How is estimating the probability that a future event might happen different from estimating the probability that a past event might have happened?

 

[Pythagorean]

I haven't taken a full fledged quantum class (that's next year for me),
but I know that if I answer, someone will tell me I'm wrong and thus, answer your question, so I'll conjecture purely for your sake...

There's two ways I can think of to look at this. If we look at it theoretically, like say, take a time-dependent schroedinger equation, that it should be exactly the same, just at a different time, t. In this case, you'd have two t's for your limit of integration, t future, and t past.

I think, however, in reality, if an event has already occurred, than the probability wave has already collapsed. The event has already occurred, so there is no probability attached to it, just a definite.

Unless of course, you haven't observed the event, than it still exists as a probability until you observe it.

 

[Loren Booda]

Both quantum mechanics (concerning microscopic probability) and general relativity (concerning macroscopic probability) are time symmetric. I would guess that excludes wavefunction collapse. Could wavefunction collapse ever occur in reverse?

 

[selfAdjoint]

Quantum mechanics, as the formalism is normally presented, has two kinds of development. The development of the wavefunction when not observed is smooth ("unitary", preserving probability measures). It is therefore reversable.

The other development is the "collapse of the wavefunction" as a result of observation. This is NOT reversable or unitary. Some people are offended by the existence of this awkwardness, and would seek to eliminate it and have an all-unitary physics. To do this leads to the Everett many-worlds theory.

 

[Pythagorean]

Quantum mechanics, as the formalism is normally presented, has two kinds of development. The development of the wavefunction when not observed is smooth ("unitary", preserving probability measures). It is therefore reversable.

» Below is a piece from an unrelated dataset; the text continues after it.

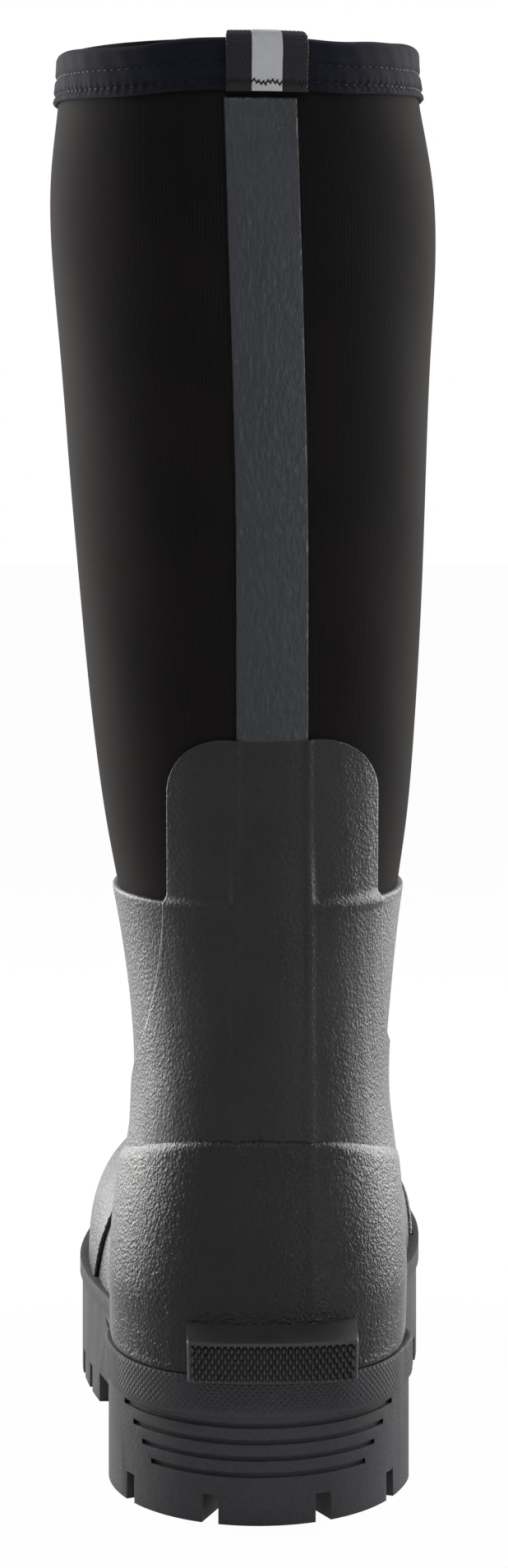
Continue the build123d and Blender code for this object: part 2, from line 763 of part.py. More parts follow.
def midsole():
    """Foam wedge in the sole, under the shell, with a seat for the shank."""
    block = midsole_block() - last_of(shell_wall)
    return kept(block - parts["steel_shank"] - parts["shank_rivets"])


def shank_shape(length, width, inset, low, high):
    """A strip with rounded ends along the waist of the sole."""
    middle = heel_back + shank_start + shank_length / 2
    outline = Pos(-2.0, middle) * SlotOverall(length - 2 * inset, width, rotation=90)
    return Pos(0, 0, low) * extrude(outline, amount=high - low)


def shank_level():
    """Height of the shank's underside, between the midsole's base and the shell."""
    return midsole_base + 2.0


def steel_shank():
    """Spring-steel strip that stiffens the waist."""
    low = shank_level()
    return kept(shank_shape(shank_length, shank_width, 0.0, low, low + shank_thickness))


def shank_rivets():
    """Two rivet heads that hold the shank down."""
    middle = heel_back + shank_start + shank_length / 2
    reach = shank_length / 2 - rivet_inset
    level = shank_level() + shank_thickness + rivet_height / 2
    heads = [Pos(-2.0, middle + side * reach, level) * Cylinder(rivet_radius, rivet_height)
             for side in (-1, 1)]
    return Compound(children=[head.solids()[0] for head in heads])


def footbed_region(lift):
    """Everything under the footbed's upper face, raised by lift, in the side view."""
    floor_heel = heel_seat - lining_inside
    floor_ball = ball_seat - lining_inside
    toe = heel_back + foot_length
    curve = [(heel_back - 10.0, floor_heel + footbed_heel + lift),
             (heel_back + 50.0, floor_heel + footbed_heel + lift - 0.5),
             (heel_back + 110.0, floor_heel + footbed_heel + lift - 1.5),
             (heel_back + 165.0, floor_ball + footbed_ball + lift),
             (toe - 60.0, floor_ball + footbed_ball + lift),
             (toe + 10.0, floor_ball + footbed_ball + lift + 5.0)]
    return side_curve_prism(curve, [(toe + 10.0, -10.0), (heel_back - 10.0, -10.0)])


def footbed():
    """Removable foam insole that lies on the lining."""
    return kept(last_of(lining_inside) & footbed_region(-footbed_cover_wall))


def footbed_cover():
    """Fabric on top of the removable insole."""
    slice_ = last_of(lining_inside) & footbed_region(0.0)
    return kept(slice_ - footbed_region(-footbed_cover_wall))


parts = {}
for make in (heel_stiffener, toe_puff, insole_board, neoprene_sock, lining, inner_seam_tape,
             foot_shell, front_guard, back_panel, back_stay, heel_wrap, toe_cap, kick_ledge,
             topline_binding, binding_stitching, pull_loop, reflective_stripe, loop_bartack,
             steel_shank, shank_rivets, midsole, outsole, footbed, footbed_cover):
    parts[make.__name__] = make()

os.makedirs("parts", exist_ok=True)
for name, shape in parts.items():
    export_step(shape, f"parts/{name}.step")
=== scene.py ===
import math

import bmesh
import bpy
import numpy as np
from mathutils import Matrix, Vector


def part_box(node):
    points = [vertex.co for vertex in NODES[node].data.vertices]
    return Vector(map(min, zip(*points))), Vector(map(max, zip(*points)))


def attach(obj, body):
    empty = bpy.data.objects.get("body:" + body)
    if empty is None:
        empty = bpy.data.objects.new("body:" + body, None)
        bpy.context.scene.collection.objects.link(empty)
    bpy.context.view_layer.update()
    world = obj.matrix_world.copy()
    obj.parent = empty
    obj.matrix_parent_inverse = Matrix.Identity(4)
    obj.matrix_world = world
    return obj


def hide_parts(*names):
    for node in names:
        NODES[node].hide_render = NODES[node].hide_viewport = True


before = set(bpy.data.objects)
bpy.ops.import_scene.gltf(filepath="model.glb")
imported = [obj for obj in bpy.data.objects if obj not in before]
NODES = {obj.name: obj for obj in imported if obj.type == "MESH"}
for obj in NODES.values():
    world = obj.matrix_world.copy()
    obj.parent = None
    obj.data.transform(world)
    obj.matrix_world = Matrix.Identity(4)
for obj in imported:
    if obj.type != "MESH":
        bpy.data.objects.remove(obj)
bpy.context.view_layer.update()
rng = np.random.default_rng(7)
MM = 0.001


# ---------------------------------------------------------------- the surface that everything follows
# The last's slices, in millimetres, as the part's source has them.
HEEL_BACK = -39.0
FOOT_LENGTH = 284.0
WIDTHS = (80.0, 98.0)      # heel, ball
SEATS = (22.0, 17.0)       # under the heel, under the ball
BALL_SHARE = 0.56
INSTEP = 88.0
ANKLE = (160.0, 81.0, 123.0, 0.2)      # height, width, depth, lean
CALF = (380.0, 114.4, 156.0, -4.8)
RIM = (418.0, 105.5, 152.0, -6.0)
BACKS = (HEEL_BACK + 12.0, HEEL_BACK - 11.0, HEEL_BACK - 9.0)   # ankle, calf, rim
SHAFT = ((1.0, 1.0, 1.0), (0.773, 0.89, 0.87), (0.545, 0.73, 0.61), (0.318, 0.52, 0.30),
         (0.136, 0.28, 0.09))
FOOT = (
    (0.037, 0.783, 0.488, 1.625, 0.7, 0.463, 0.45, 2.1, 2.1),
    (0.021, 0.565, 0.505, 1.460, 0.5, 0.448, 0.40, 2.2, 2.1),
    (0.005, 0.362, 0.526, 1.330, 0.3, 0.481, 0.35, 2.3, 2.1),
    (0.000, 0.200, 0.548, 1.233, 0.0, 0.502, 0.32, 2.5, 2.1),
    (0.007, 0.072, 0.567, 1.161, 0.0, 0.502, 0.32, 2.7, 2.1),
    (0.049, 0.004, 0.586, 1.102, -1.0, 0.387, 0.33, 3.0, 2.1),
    (0.155, 0.000, 0.609, 1.043, -2.0, 0.376, 0.34, 3.5, 2.1),
    (0.278, 0.000, 0.637, 0.992, -4.5, 0.382, 0.35, 4.0, 2.2),
    (0.384, 0.000, 0.669, 0.947, -5.0, 0.426, 0.35, 4.0, 2.3),
    (0.472, 0.000, 0.702, 0.907, -4.5, 0.464, 0.35, 4.0, 2.4),
    (0.560, 0.000, 0.738, 0.870, -3.3, 0.497, 0.35, 4.0, 2.5),
    (0.648, 0.000, 0.775, 0.833, -2.0, 0.500, 0.36, 4.0, 2.5),
    (0.736, 0.000, 0.820, 0.784, -0.5, 0.475, 0.37, 4.0, 2.5),
    (0.813, 0.007, 0.866, 0.733, 0.7, 0.422, 0.38, 4.0, 2.5),
    (0.884, 0.022, 0.912, 0.670, 2.0, 0.345, 0.40, 3.5, 2.5),
    (0.940, 0.040, 0.951, 0.602, 2.5, 0.245, 0.42, 3.0, 2.4),
    (0.979, 0.065, 0.982, 0.528, 3.0, 0.140, 0.45, 2.6, 2.3),
    (0.996, 0.087, 0.998, 0.466, 3.5, 0.070, 0.48, 2.3, 2.2),
)
TIP_ROWS = 3
HALF = 240                 # table columns on each side of the boot
TALL = 1000                # table rows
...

The other development is the "collapse of the wavefunction" as a result of observation. This is NOT reversable or unitary. Some people are offended by the existence of this awkwardness, and would seek to eliminate it and have an all-unitary physics. To do this leads to the Everett many-worlds theory.

Have you ever read "In search of Schroedinger's Cat" by Jon Gribbins?

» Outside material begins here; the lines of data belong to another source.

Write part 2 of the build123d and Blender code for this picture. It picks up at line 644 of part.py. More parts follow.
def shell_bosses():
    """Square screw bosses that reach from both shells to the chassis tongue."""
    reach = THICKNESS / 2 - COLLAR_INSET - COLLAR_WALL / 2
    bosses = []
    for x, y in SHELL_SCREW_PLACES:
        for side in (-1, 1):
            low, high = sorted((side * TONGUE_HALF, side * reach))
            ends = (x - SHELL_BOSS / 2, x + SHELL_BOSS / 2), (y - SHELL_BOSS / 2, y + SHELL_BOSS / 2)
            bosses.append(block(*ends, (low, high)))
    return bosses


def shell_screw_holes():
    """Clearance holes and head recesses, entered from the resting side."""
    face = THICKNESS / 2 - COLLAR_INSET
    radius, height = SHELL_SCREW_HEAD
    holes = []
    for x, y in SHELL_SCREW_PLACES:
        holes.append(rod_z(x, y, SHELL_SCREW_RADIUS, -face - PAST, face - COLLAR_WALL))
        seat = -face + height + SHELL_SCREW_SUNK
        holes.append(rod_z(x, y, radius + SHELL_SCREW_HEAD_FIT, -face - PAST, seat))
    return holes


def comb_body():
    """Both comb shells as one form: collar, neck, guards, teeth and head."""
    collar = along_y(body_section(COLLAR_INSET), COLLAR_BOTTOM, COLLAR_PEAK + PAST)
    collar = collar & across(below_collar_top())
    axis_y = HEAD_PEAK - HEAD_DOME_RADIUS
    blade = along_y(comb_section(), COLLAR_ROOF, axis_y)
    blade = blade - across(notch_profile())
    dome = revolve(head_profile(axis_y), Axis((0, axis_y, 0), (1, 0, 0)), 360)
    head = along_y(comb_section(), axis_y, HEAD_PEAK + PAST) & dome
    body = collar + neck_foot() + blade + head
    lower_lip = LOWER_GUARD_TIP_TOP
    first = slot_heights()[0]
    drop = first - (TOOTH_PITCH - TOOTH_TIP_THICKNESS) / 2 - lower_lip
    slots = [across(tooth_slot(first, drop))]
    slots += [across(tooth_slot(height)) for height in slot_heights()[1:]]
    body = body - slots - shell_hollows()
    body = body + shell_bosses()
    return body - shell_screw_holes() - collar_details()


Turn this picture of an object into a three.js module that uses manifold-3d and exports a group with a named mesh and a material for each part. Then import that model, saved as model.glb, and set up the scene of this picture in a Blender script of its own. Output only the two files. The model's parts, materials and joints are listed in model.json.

He supports the many-worlds theory. Interesting book.

 

[Loren Booda]

Could memory and prediction be processes time-reversed relative to each other?

 

[moving finger]

The other development is the "collapse of the wavefunction" as a result of observation. This is NOT reversable or unitary. Some people are offended by the existence of this awkwardness, and would seek to eliminate it and have an all-unitary physics. To do this leads to the Everett many-worlds theory.

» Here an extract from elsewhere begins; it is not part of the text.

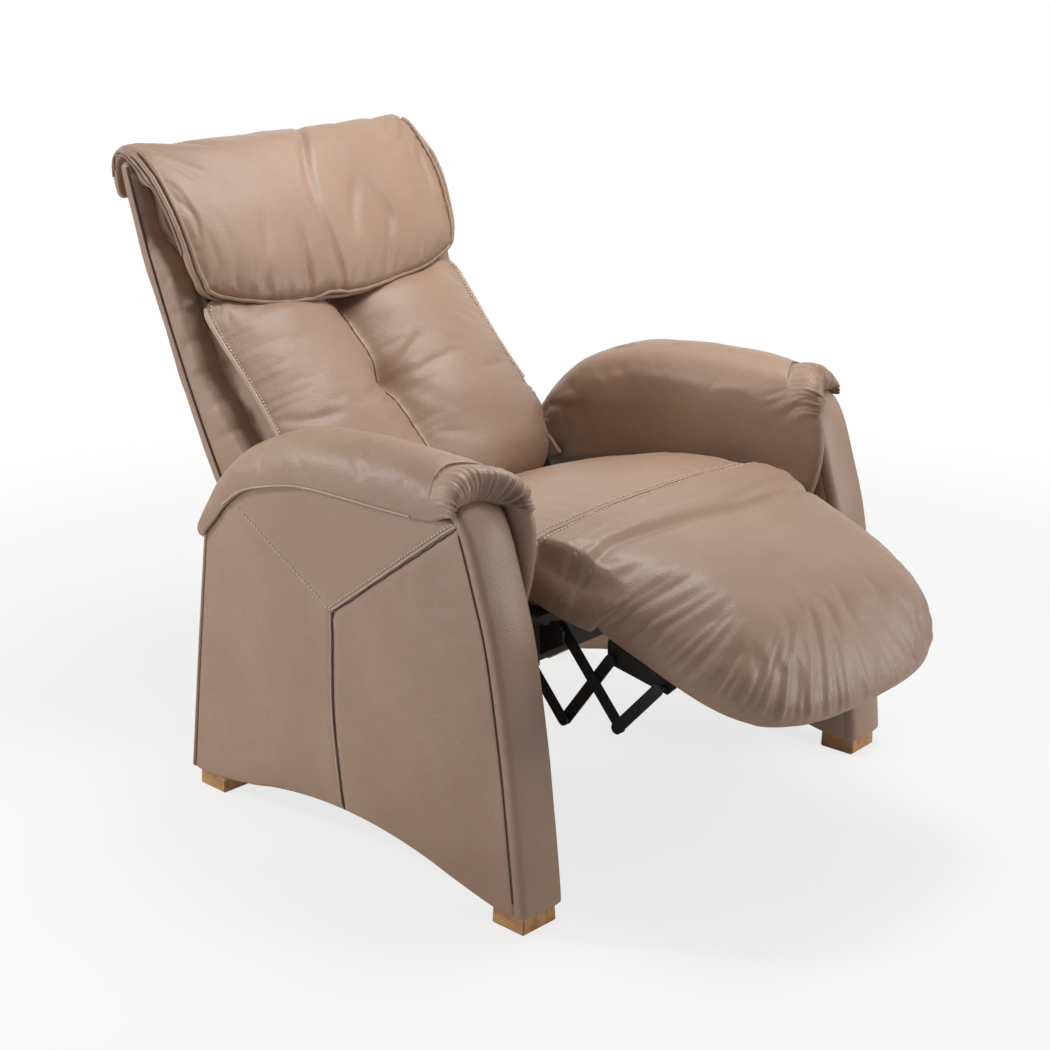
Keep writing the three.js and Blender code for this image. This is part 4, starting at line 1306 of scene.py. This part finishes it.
middle = on_cushion([(0, along) for along in range(-60, 316, 12)])
seam = cord_piece("cushion_middle_seam", [lay_on(cushion, middle, 0.2)], 1.2, seam_dark)
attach(seam, "backrest")
edge_lines, stitch_lines = [], []
for sign in (-1, 1):
    border = [(sign * 246, 78), (sign * 246, 110), (sign * 244, 150), (sign * 246, 220), (sign * 247, 280),
              (sign * 240, 304)]
    edge_lines.append(lay_on(cushion, on_cushion([(x + sign * 9, along) for x, along in border], -2), 0.8))
    stitch_lines.append(lay_on(cushion, on_cushion([(x + sign * 3, along) for x, along in border]), 0.8))
# The flange cord is pale: a painted highlight along the cushion's edge.
flange = cord_piece("cushion_flange", edge_lines, 3.2, painted_highlight_leather)
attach(flange, "backrest")
stitches("cushion_stitches", "backrest", stitch_lines, 5.6, 4.2, 2.2)
pipe = []
for sign in (-1, 1):
    run = np.linspace(0.03, 0.985, 60)
    back_up = along_back(run, np.full(60, 22.5))
    pipe.append(np.column_stack([np.full(60, sign * 283.4), back_up]))
shell_pipe = cord_piece("shell_piping", pipe, 2.0, seam_dark)
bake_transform(shell_pipe)

# %% The pillow's beads
bead_lines = []
for inset, thick in ((9, 1.0), (1, 0.8)):
    rise, edge = np.linspace(246, 4, 24), float(pillow_half - inset)
    across = np.concatenate([np.full(24, -edge), np.linspace(-edge, edge, 90), np.full(24, edge)])
    up = np.concatenate([rise, np.full(90, float(inset)), rise[::-1]])
    spots, _, _ = pillow_spot(across, up, np.full(138, thick))
    spots[:, 2] += 4 * np.exp(-(((across - dip_at) / 22) ** 2)) * (up < 12)
    bead_lines.append(lay_on(pillow, spots, 1.6))
beads = cord_piece("pillow_beads", bead_lines, 3.4, hide)
cover(beads, 0.8, "headrest")
side_beads = []
front_edge = [(736, 745), (758, 792), (788, 836), (816, 864), (844, 877), (864, 877), (875, 866), (878, 850)]
for sign in (-1, 1):
    for step in (0, 10):
        line = [(sign * 290, y + step, z - 0.8 * step) for y, z in front_edge]
        side_beads.append(lay_on(pillow, line, 0.8))
edges = cord_piece("pillow_side_beads", side_beads, 1.6, piping)
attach(edges, "headrest")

the many-worlds model is not the only time-symmetric attempt at an interpretation of QM (and not all many-worlds interpretations are necessarily time-symmetric). There are time-symmetric Bohmian models also. Here is just a couple of such papers :

http://arxiv.org/PS_cache/quant-ph/pdf/0210/0210207.pdf#search=%22time%20symmetric%20bohmian%20mechanics%22

http://arxiv.org/abs/quant-ph/0601095

and from a paper entitled "Arrows of Time in Bohmian Mechanics" by Shelly Goldstein and Roderich Tumulka :

Bohmian mechanics is a theory about point particles moving in space according to a law of motion (an ordinary differential equation) involving a quantum mechanical wave function. It is a consequence of this law of motion that in a typical world governed by Bohmian mechanics, observers would observe for the results of their experiments exactly the frequencies predicted by quantum mechanics. Since the theory is time symmetric, arrows of time are grounded in the specialness of the initial wave function. A more complex situation arises in some recently studied relativistic variants of the law of motion: they imply backwards causation, though only in a very special and limited way that is free of causal paradoxes.

And in a time-symmetric deterministic interpretation, estimating probabilities of future events is essentially the same as estimating probabilities of past events - limited only by our epistemic perspective.

Best Regards